Up to and including the line that contains "return [cloth.at(row, column, lift)", repeat each line of the data exactly, starting from the first.

%%

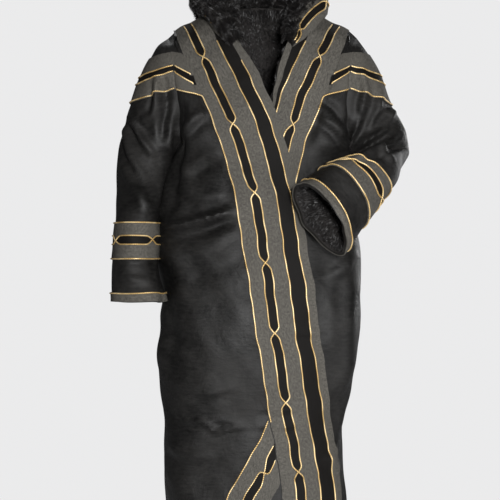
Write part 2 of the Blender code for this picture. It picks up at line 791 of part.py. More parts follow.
def front_chain(cloth, low_row, name, finish):
    """The two crossing cords of a front band."""
    heights = [float(cloth.points[r, CORD_A, 2]) for r in range(TOP + 1)]

    def place(z, across):
        row = float(np.interp(z, heights, np.arange(TOP + 1)))
        return row, lerp(CORD_A, CORD_B, (across + 1) / 2)

    bottom, top = heights[low_row], heights[TOP] - CHAIN_TOP_GAP
    crossings = np.arange(CHAIN_FIRST_Z, HEM_Z, -CHAIN_PITCH)
    crossings = [z for z in crossings if bottom + CROSSING_HALF < z < top - CROSSING_HALF]
    names = [f"chain_{name}_1", f"chain_{name}_2"]
    stations = heights[UNDERARM:TOP]
    return chain(names, cloth, place, (bottom, top), crossings, stations, finish, on_band(), CROSSING_HALF)


def row_cord(name, cloth, row, columns, finish, closed=False, lift=None):
    lift = on_band() if lift is None else lift
    path = [cloth.at(row, column, lift) for column in columns]
    return cord(name, path[:-1] if closed else path, finish, closed)


def column_path(cloth, rows, column, lift=None):
    lift = on_band() if lift is None else lift
    return [cloth.at(row, column, lift) for row in rows]


def build_fronts(right, left, woven, gold):
    """The front bands with their pipings and chains, and the shoulder bands up to the armholes."""
    band_end, cord_end = (int(right.row_at(z)) for z in (LEFT_BAND_END_Z, LEFT_CORD_END_Z))
    for side, name, cloth, low in ((RIGHT, "right", right, 0), (LEFT, "left", left, cord_end)):
        start = 0 if side == RIGHT else band_end
        band(f"front_band_{name}", cloth, slice(start, TOP + 1), slice(EDGE, OUTER + 1), woven)
        shoulder_rows = slice(SHOULDER_GOLD, SHOULDER_TOP + 1)
        band(f"shoulder_band_{name}", cloth, shoulder_rows, slice(OUTER, SEAM + 1), woven)
        under_collar = list(range(low, TOP - 1))
        if side == RIGHT:
            cord(f"piping_inner_{name}", column_path(cloth, under_collar[:-1], INNER), gold)
        cord(f"piping_middle_{name}", column_path(cloth, under_collar, MIDDLE), gold)
        front_chain(cloth, low, name, gold)
        along = list(np.arange(SEAM - SEAM_STOP, OUTER, -1.0))
        path = [cloth.at(SHOULDER_GOLD, column, on_band()) for column in along]
        start = cloth.row_at(LOWER_BAND_TOP_Z) if side == RIGHT else low
        down = [row for row in range(SHOULDER_GOLD, low - 1, -1) if row > start]
        path += [cloth.at(row, OUTER - PIPING_INSET, on_band()) for row in down + [start]]
        cord(f"piping_outer_{name}", path, gold)
        for row, height in ((SHOULDER_LOW_CORD, "low"), (SHOULDER_HIGH_CORD, "high")):
            columns = [OUTER + SHOULDER_CORD_START, *range(OUTER + 1, SEAM), SEAM - SEAM_STOP]
            row_cord(f"cord_shoulder_{height}_{name}", cloth, row, columns, gold)


def lower_band_net(right):
    """The net of the lower band, laid on the right front from the front band's line to the hem."""
    z_all = LOWER_BAND["z"]

    def spot(width, z):
        slope = smooth(z_all, LOWER_BAND["x"], z + 0.01) - smooth(z_all, LOWER_BAND["x"], z - 0.01)
        direction = unit(np.array([slope, 0.02]))
        x = smooth(z_all, LOWER_BAND["x"], z)
        return x + width * direction[1], z - width * direction[0]

    def start_of(width):
        z, lowest, step = LOWER_BAND_SEARCH
        while z > lowest:
            x, spot_z = spot(width, z)
            if x < line_x(RIGHT, OUTER, spot_z) - LOWER_BAND_TUCK:
                break
            z -= step
        return z

    starts = [start_of(width) for width in LOWER_BAND_WIDTHS]
    points = np.zeros((LOWER_BAND_ROWS + 1, len(LOWER_BAND_WIDTHS), 3))
    normals = np.zeros_like(points)
    for j, width in enumerate(LOWER_BAND_WIDTHS):
        for i in range(LOWER_BAND_ROWS + 1):
            z = lerp(starts[j], HEM_Z + LOWER_HEM_GAP, i / LOWER_BAND_ROWS)
            x, spot_z = spot(width, z)
            spot_z = max(spot_z, HEM_Z + LOWER_HEM_GAP)
            row = right.row_at(spot_z)
            column = right.column_at(row, x)
            points[i, j] = right.at(row, column, 0.0)
            normals[i, j] = unit(right.at(row, column, 1.0) - right.at(row, column, 0.0))
    return Cloth(points, normals)


def build_lower_band(right, woven, gold):
    cloth = lower_band_net(right)
    everything = slice(None)
    band("lower_band_right", cloth, everything, everything, woven, lift=LOWER_BAND_LIFT)
    lift = LOWER_BAND_LIFT + on_band()
    rows = [PIPING_INSET, *range(1, LOWER_BAND_ROWS + 1)]
    cord("piping_lower", [cloth.at(row, PIPING_INSET, lift) for row in rows], gold)

    def place(row, across):
        return row, lerp(1.0, 2.0, (across + 1) / 2)

    ends = (LOWER_CHAIN_START, LOWER_BAND_ROWS)
    stations = range(1, LOWER_BAND_ROWS)
    names = ["chain_lower_1", "chain_lower_2"]
    chain(names, cloth, place, ends, LOWER_CROSSINGS, stations, gold, lift, LOWER_CROSSING_HALF)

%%

■ **OUTPUT FOR THIS TASK**
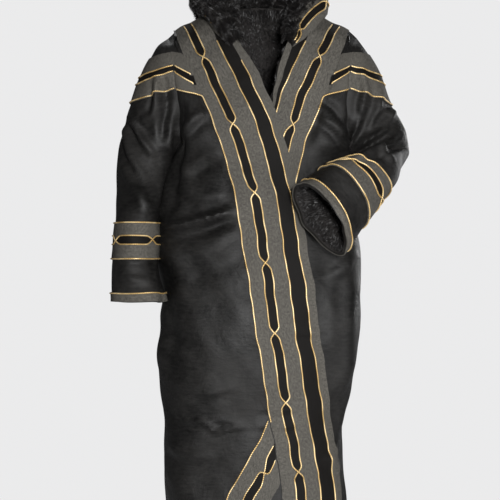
Write part 2 of the Blender code for this picture. It picks up at line 791 of part.py. More parts follow.
def front_chain(cloth, low_row, name, finish):
    """The two crossing cords of a front band."""
    heights = [float(cloth.points[r, CORD_A, 2]) for r in range(TOP + 1)]

    def place(z, across):
        row = float(np.interp(z, heights, np.arange(TOP + 1)))
        return row, lerp(CORD_A, CORD_B, (across + 1) / 2)

    bottom, top = heights[low_row], heights[TOP] - CHAIN_TOP_GAP
    crossings = np.arange(CHAIN_FIRST_Z, HEM_Z, -CHAIN_PITCH)
    crossings = [z for z in crossings if bottom + CROSSING_HALF < z < top - CROSSING_HALF]
    names = [f"chain_{name}_1", f"chain_{name}_2"]
    stations = heights[UNDERARM:TOP]
    return chain(names, cloth, place, (bottom, top), crossings, stations, finish, on_band(), CROSSING_HALF)


def row_cord(name, cloth, row, columns, finish, closed=False, lift=None):
    lift = on_band() if lift is None else lift
    path = [cloth.at(row, column, lift) for column in columns]
    return cord(name, path[:-1] if closed else path, finish, closed)


def column_path(cloth, rows, column, lift=None):
    lift = on_band() if lift is None else lift
    return [cloth.at(row, column, lift) for row in rows]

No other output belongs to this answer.